The Year Ahead: Non-Compete Clauses

On January 5, 2023, the FTC issued a Notice of Proposed Rulemaking that, if it takes effect as is, would purport to effectively ban non-compete clauses from almost all employment contracts. The FTC is not expected to vote on the proposed rulemaking until April 2024. Once finalized, the rule would come into effect 60 days following publication by the FTC in the Federal Register and companies would have to be in compliance 180 days after publication. Any final FTC rule is likely subject to significant legal challenges, and may be suspended and/or invalidated by the courts.

Meanwhile, the UK Government has announced plans to reduce the maximum length of non-compete clauses in employee and worker contracts from twelve to three months – a “direction of travel” endorsed by the UK Competition and Markets Authority following its recent report on Competition and market power in UK labour markets. It is not clear whether the proposals would apply to pre-existing agreements, as with the FTC’s proposal. The anticipated timing also remains to be seen, with the Government legislating “when parliamentary time allows”.

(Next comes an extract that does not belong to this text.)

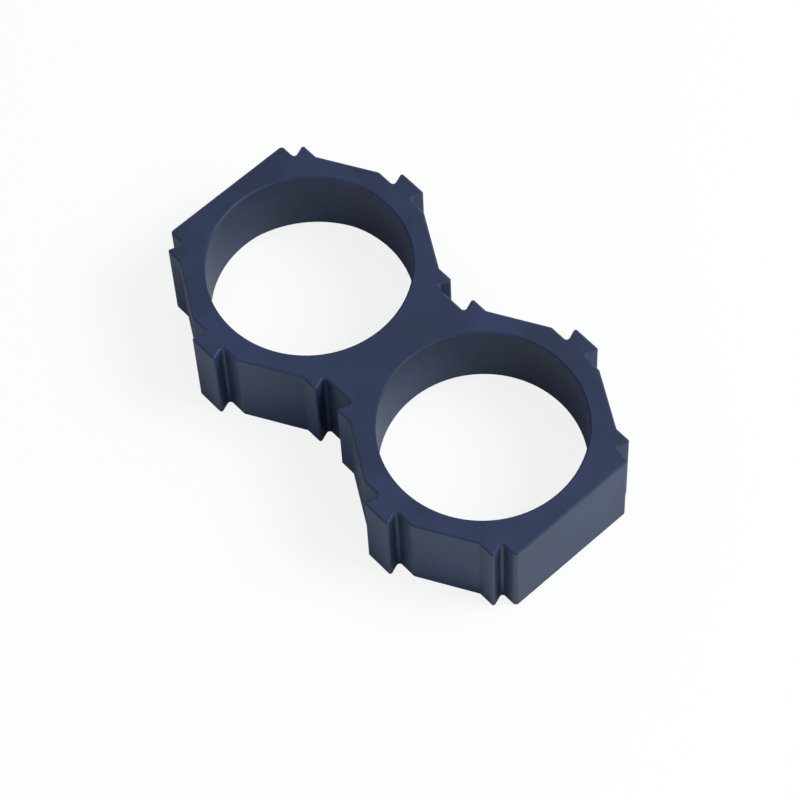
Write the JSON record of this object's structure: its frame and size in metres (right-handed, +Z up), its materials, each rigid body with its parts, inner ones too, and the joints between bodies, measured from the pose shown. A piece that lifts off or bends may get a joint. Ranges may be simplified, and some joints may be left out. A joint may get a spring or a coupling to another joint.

Practical steps to mitigate increased risks

Given the heightened and evolving antitrust risks associated with HR practices including no-poach, no-hire, and wage-fixing agreements, and the potentially serious sanctions for breaches, employers should take steps to mitigate risk, such as:

  1. Include antitrust counsel when auditing employment and equity agreements to get the full picture about what agreements there are and whether they raise antitrust risk.
  2. Update antitrust compliance policies to address potential labor risks and adapt training to cover HR, recruitment, and M&A teams dealing with employment issues.
  3. Establish robust internal reporting processes to allow staff to report potentially problematic labor practices, and seek legal advice when potential issues are discovered to help determine the best path forward.